Microsoft and CrowdStrike held a closed-door meeting on September 10 to discuss how they can avoid this kind of thing happening again. They discussed measures such as relying less on kernel mode, where buggy software can cause the extreme damage seen in July. As CrowdStrike explains, that requires some work on Microsoft’s part.
CrowdStrike also said that it would now follow other measures, such as using canary releases—a basic best practice for scaled deployment—to limit damage to a smaller number of machines.
While it’s laudable that such large companies are learning these lessons now, it’s concerning that they’re doing so on their customers’ dime.

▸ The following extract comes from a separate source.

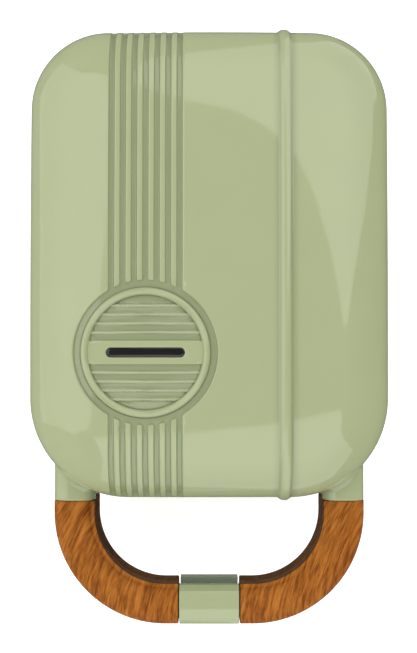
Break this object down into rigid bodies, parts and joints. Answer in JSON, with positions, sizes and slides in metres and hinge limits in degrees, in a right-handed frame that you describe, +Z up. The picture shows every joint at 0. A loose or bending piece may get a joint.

What Customers Can Do About It
It’s important to follow supplier management controls such as those in ISO 27001 Annex A 5.22, but as ISMS.online says, it’s important to be pragmatic about how much influence you can have on a large supplier.
Nevertheless, ISO 27001 has much to offer regarding incident response preparedness. It begins with planning for risk through thorough assessment, as outlined in ISO 27001 clause 6. It also provides valuable guidance in Control 5.30, which prepares organisations for business continuity in the event of a problem.
These practices might not protect a company from a major incident upstream in the supply chain, but they can help to minimise the impact of such events downstream, helping to maintain services for customers and business partners.